For the purposes of this summary it is enough to say that the evidence of the co-accused, although capable in principle of being true, falls far short of being shown to be reliable. First, it is the statement of a man with a powerful self-interest to serve by reason of the Serious Organised Crime and Police Act agreement and the demonstrated hope that he will achieve a review and reduction of his own sentence. Second, it is the statement of an accomplice who has made it clear that he contends not only that he should be rewarded for giving information but also that his sentence was passed on a wrong basis as to his role in these offences. His assertion that his role was minimal is, on the facts of this case, intimately bound up with his contention that it was B(J) and not himself who took an active role. The evidence of an accomplice who is seeking such advantages can of course be true and we leave open the question whether on other facts it might be demonstrated to be reliable. But in the present case it is not so demonstrated. It is, on the contrary, characterised by present implausibility and past fluent lying.
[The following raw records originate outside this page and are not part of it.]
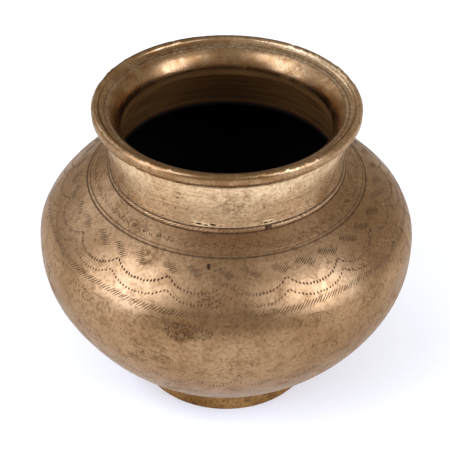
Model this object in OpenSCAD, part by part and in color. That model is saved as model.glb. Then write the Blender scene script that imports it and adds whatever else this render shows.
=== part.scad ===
// Lota: a round-bellied brass water pot with a flared rim, a short neck and a low ring foot.
// All solids are turned about the Z axis; the pot stands on Z = 0.

/* [Body] */
// Diameter at the widest line of the belly
belly_d = 150; // [135:1:165]
// Height of the widest line above the table
belly_z = 66.4; // [62:0.2:70]
// Thickness of the shell walls
wall = 1.8; // [1.4:0.1:2.4]
// Height of the lap joint between the two shells
lap_h = 3; // [2:0.5:4]

/* [Shoulder] */
// Diameter of the outer incised line
line_d = 109.5; // [106:0.5:114]
// Height of the outer incised line
line_z = 94.4; // [92:0.2:96]
// Slope of the collar inside the line, in degrees
collar_slope = 30.3; // [28:0.1:33]

/* [Neck] */
// Outer diameter at the foot of the neck
neck_d = 91.2; // [89:0.2:93]
// Inner diameter of the shoulder's upstand
upstand_d = 86.6; // [84:0.2:87]
// Height of the upstand above its seat
upstand_h = 2.6; // [2:0.1:4]
// Diameter of the throat, the narrowest place
throat_d = 81; // [79:0.2:83]
// Height of the throat above the table
throat_z = 115; // [112:0.5:117]

/* [Rim] */
// Height of the whole pot
height = 128; // [127:0.5:132]
// Outer diameter of the rim
rim_d = 103.6; // [102:0.2:108]
// Height of the rounded lip
lip_h = 5.6; // [4.5:0.1:6.5]
// Thickness of the rounded lip, front to back
lip_w = 3.4; // [3:0.1:4]
// Slope of the funnel where it leaves the rim, in degrees
funnel_slope = 38; // [30:1:45]

/* [Foot] */
// Diameter of the foot ring at the table
foot_d = 73.6; // [72:0.2:78]
// Height of the foot ring, up to its seam
foot_h = 8; // [7:0.1:9]
// Inner diameter of the foot ring
foot_bore = 67; // [65:0.5:68]

/* [Incised lines] */
// Width of an incised line
groove_w = 0.7; // [0.4:0.1:1]
// Depth of an incised line
groove_depth = 0.3; // [0.2:0.05:0.5]

/* [Smoothness] */
// Straight pieces in each long curve of an outline
curve_steps = 18; // [10:1:30]

/* [Hidden] */
$fn = 120;

brass = [0.70, 0.57, 0.38];
worn_brass = [0.74, 0.62, 0.43];
foot_brass = [0.72, 0.54, 0.27];
filler = [0.80, 0.72, 0.50];

gap = 0.1;                       // thickness of the braze filler in every joint
belly_r = belly_d / 2;
inner_belly_r = belly_r - wall;

// Belly lap joint: the bowl's tongue outside, the shoulder's tongue inside
lap_low = belly_z - lap_h / 2;
lap_high = belly_z + lap_h / 2;
lap_r = belly_r - wall / 2;      // middle of the filler
lap_in = lap_r - gap / 2;
lap_out = lap_r + gap / 2;
band = lap_h / 2 + gap;          // half height of the straight band around the belly
belly_pull_up = 11.2;            // reach of the shoulder's curve handle above the band
belly_pull_down = 20.6;          // reach of the bowl's curve handle below the band

// Collar: a cone from the incised line up to the neck
line_r = line_d / 2;
neck_r = neck_d / 2;
collar_rise = tan(collar_slope);
function collar_z(r) = line_z + (line_r - r) * collar_rise;
line_gap = 1.2;                  // distance between the two incised lines, along the radius
seat_z = collar_z(neck_r);
line_pull = 13.9;                // reach of the shoulder's curve handle at the incised line
line_pull_slope = collar_slope + 1;

// Neck socket over the shoulder's upstand
upstand_r = upstand_d / 2;
upstand_wall = 1.0;
socket_r = upstand_r + upstand_wall + gap;
upstand_top = seat_z + upstand_h;
socket_top = upstand_top + 3 * gap;

// Rim
rim_r = rim_d / 2;
throat_r = throat_d / 2;
lip_r = rim_r - lip_w / 2;       // centre of the rounded lip
lip_z = height - lip_h / 2;
lip_steps = 16;
lip_end = 150;                   // angle at which the lip meets the rim's inner band
lip_low_z = lip_z - lip_h / 2;
rim_dish = 2.95;                 // depth of the inner incised line below the top of the lip
rim_slope = 20.3;                // slope of the rim's inner band, in degrees
rim_line_out = rim_r - 5.2;      // radius of the outer incised line on the rim
rim_line_in = rim_r - 6.55;      // radius of the inner incised line on the rim
rim_band_r = rim_line_out + 1.4; // outer edge of the rim's inner band
rim_band_z = height - rim_dish;
funnel_pull = 4;                 // reach of the funnel's curve handle at the rim
throat_pull = 4.5;               // reach of the funnel's curve handle above the throat
function rim_top_z(r) = rim_band_z + (r - rim_line_in) * tan(rim_slope);

// Cove under the lip, and the fall of the neck below it
cove_out = 1.2;                  // how much wider than its foot the neck is at the cove
cove_drop = 3;                   // straight drop from the lip to the cove
cove_w = 2;
cove_h = 2.4;
cove_steps = 4;
cove_pull = 6;                   // reach of the neck's curve handle below the cove
neck_straight = 2;               // height of the straight foot of the neck
neck_pull = 8;                   // reach of the neck's curve handle above the straight foot

// Roped bead in the corner between neck and collar
bead_out = 0.7;
bead_up = 1.05;
bead_swell = 0.12;               // how far the bead bulges past its foot
bead_low_angle = -5;
bead_steps = 8;

// Foot
foot_r = foot_d / 2;
foot_flare = 1;
foot_top_r = foot_r - foot_flare;
foot_bore_r = foot_bore / 2;
spigot_r = foot_bore_r - gap;
base_z = 4.6;                    // underside of the bowl, inside the foot ring
base_top = 5.4;                  // underside of the bowl in the middle
base_wall = 2.2;
dish_steps = 5;
foot_chamfer = 0.5;
lower_slope = 36.2;              // slope of the bowl where it meets the foot
lower_pull = 27.1;               // reach of the bowl's curve handle at the foot

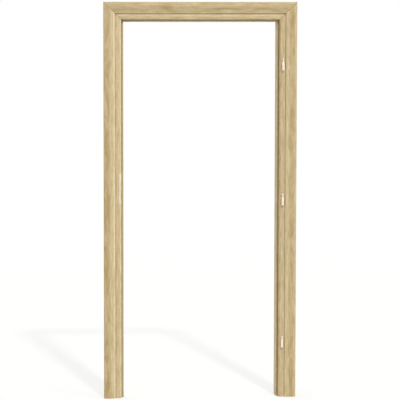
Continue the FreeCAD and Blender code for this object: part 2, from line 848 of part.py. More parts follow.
def build():
    """Make every sub-part and return them in order."""
    strike_jamb, hinge_jamb = jamb("strike_jamb", LEFT), jamb("hinge_jamb", RIGHT)
    head_jamb = jamb("head_jamb", HEAD)
    joints = ((strike_jamb, (-1,)), (hinge_jamb, (1,)), (head_jamb, (-1, 1)))
    for body, sides in joints:
        corner_holes(body, sides)
        places = [place for side in sides for place in plate_screw_places(side)]
        down_jamb, along_head = places[0::2], places[1::2]
        screw_pilots(body, along_head if body is head_jamb else down_jamb, PLATE_FACE)
    finish_hinge_jamb(hinge_jamb)
    finish_strike_jamb(strike_jamb)
    parts = [strike_jamb, hinge_jamb, head_jamb]
    for name, run, sides in (("left", LEFT, (-1,)), ("right", RIGHT, (1,)), ("head", HEAD, (-1, 1))):
        front = architrave(f"{name}_architrave", run)
        key_recess(front, "architrave", sides)
        rear = rear_trim(f"{name}_rear_trim", run)
        key_recess(rear, "rear", sides)
        parts += [front, rear, seal(f"{name}_seal", run)]
    for name, side in (("left", -1), ("right", 1)):
        parts.append(corner_key(f"{name}_architrave_key", "architrave", side))
        parts.append(corner_key(f"{name}_rear_key", "rear", side))
        parts += corner_plate(name, side)
    for name, line in HINGES.items():
        parts += hinge(name, line)
    return parts + strike_plate("strike_plate")


def check(parts):
    """Stop before anything is written if an object failed or a shape is null or invalid."""
    for item in doc.Objects:
        if "Invalid" in item.State or "Error" in item.State:
            raise RuntimeError(f"{item.Name} failed: {item.State}")
    for item in parts:
        if item.Shape.isNull() or not item.Shape.isValid():
            raise RuntimeError(f"{item.Label} has no valid shape")


def main():
    parts = build()
    doc.recompute()
    check(parts)
    os.makedirs("parts", exist_ok=True)
    for item in parts:
        item.Shape.exportStep(f"parts/{item.Label}.step")
        box = item.Shape.BoundBox
        print(f"{item.Label}: {len(item.Shape.Solids)} solid(s), {item.Shape.Volume:.0f} mm3, "
              f"{box.XLength:.1f} x {box.YLength:.1f} x {box.ZLength:.1f}")


main()
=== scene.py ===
"""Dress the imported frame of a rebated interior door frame: board wrapped in light oak film, brown
rebate seals, bright nickel pin hinges and strike plate, and zinc hardware behind the joints.

Sizes are in millimetres and become metres where a mesh is made. A member's section is drawn in two
local sizes, as in the solids: "out" is measured outwards from the clear opening, and "back" is
measured backwards from the front face of the architraves.
"""
import logging
import math
from dataclasses import dataclass
from enum import Enum
from functools import partial
from typing import Callable, Iterable, Sequence

import bmesh
import bpy
import numpy as np
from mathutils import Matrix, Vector

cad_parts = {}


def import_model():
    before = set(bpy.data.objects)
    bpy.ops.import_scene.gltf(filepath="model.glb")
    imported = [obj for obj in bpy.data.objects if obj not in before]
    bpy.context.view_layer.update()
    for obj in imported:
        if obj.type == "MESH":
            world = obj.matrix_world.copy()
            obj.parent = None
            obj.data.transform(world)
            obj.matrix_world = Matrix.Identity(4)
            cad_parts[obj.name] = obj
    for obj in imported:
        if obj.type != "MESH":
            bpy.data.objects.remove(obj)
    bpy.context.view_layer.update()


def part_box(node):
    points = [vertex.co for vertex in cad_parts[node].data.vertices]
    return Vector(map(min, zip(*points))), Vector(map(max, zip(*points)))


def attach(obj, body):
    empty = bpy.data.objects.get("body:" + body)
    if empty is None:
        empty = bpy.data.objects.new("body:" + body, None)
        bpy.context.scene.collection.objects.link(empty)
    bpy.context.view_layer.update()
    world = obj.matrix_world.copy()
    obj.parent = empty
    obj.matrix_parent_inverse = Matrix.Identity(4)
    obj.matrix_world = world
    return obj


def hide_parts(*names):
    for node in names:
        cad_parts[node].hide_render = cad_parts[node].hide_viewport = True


LOG = logging.getLogger("door_frame")
MM = 0.001
FILM_MAP = "film"
SMOOTH_ANGLE = math.radians(32)
MERGE = 0.002 * MM
Socket = bpy.types.NodeSocket
NodeMaker = Callable[..., Socket]


class Surface(Enum):
    """What covers one stretch of a member's section; the value is its place in the slots."""

    FILM = 0
    RAW = 1
    # The bare cut edge, darkened as painted shade of a joint's gap and shadow.
    SHADED_CUT = 2


class Run(Enum):
    """Which way a long member runs; the value is the side of the opening, and 0 is the head."""

    LEFT = -1
    RIGHT = 1
    HEAD = 0


# Colour and node helpers


def linear(code: str) -> tuple[float, float, float, float]:
    """Turn an sRGB hex colour into the linear one that a socket holds.

    Args:
        code: six hex digits.

    Returns:
        Red, green, blue and an alpha of 1.
    """
    channels = np.array([int(code[place:place + 2], 16) for place in (0, 2, 4)]) / 255
    bent = np.where(channels <= 0.04045, channels / 12.92, ((channels + 0.055) / 1.055) ** 2.4)
    return (*bent.tolist(), 1.0)


def grey(level: float) -> tuple[float, float, float, float]:
    """A neutral colour of one level."""
    return (level, level, level, 1.0)


def add(tree: bpy.types.NodeTree, kind: str, sockets: dict | None = None, out: int | str = 0,
        stops: Sequence[tuple] = (), **settings) -> Socket | None:
    """Add one node with its settings and links.

    Args:
        tree: the node tree that gets the node.
        kind: the node's name in Blender, without the ShaderNode in front of it.
        sockets: inputs by name or number, each with a value or with the output that feeds it.
        out: name or number of the output that is wanted.
        stops: places and colours of a colour ramp, lowest first.
        settings: the node's own properties.

    Returns:
        The wanted output, or None if the node ends the tree and has none.
    """
    made = tree.nodes.new(f"ShaderNode{kind}")
    for name, value in settings.items():
        setattr(made, name, value)
    for name, value in (sockets or {}).items():
        if isinstance(value, Socket):
            tree.links.new(value, made.inputs[name])
        else:
            made.inputs[name].default_value = value
    if stops:
        elements = made.color_ramp.elements
        while len(elements) < len(stops):
            elements.new(1.0)
        for element, (place, colour) in zip(elements, stops):
            element.position, element.color = place, colour
    return made.outputs[out] if made.outputs else None


def new_material(name: str) -> tuple[bpy.types.Material, NodeMaker]:
    """An empty node material, and what adds a node to it."""
    made = bpy.data.materials.new(name)
    made.use_nodes = True
    made.node_tree.nodes.clear()
    return made, partial(add, made.node_tree)


# Finishes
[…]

Contrary to the verdict of the jury upon him, the co-accused's evidence does not amount to an admission that he was guilty. It does indeed conform to the known facts, but these were all proved at the trial and are not open to dispute. A true account will of course conform to them, but so will a false account. The suggested corroboration, on inspection, is either related to alleged participants other than B(J) or has over it the same question marks as there are about the co-accused.

12.

For these reasons, given in greater detail in our main judgment, we refuse the Crown's application to quash the acquittals.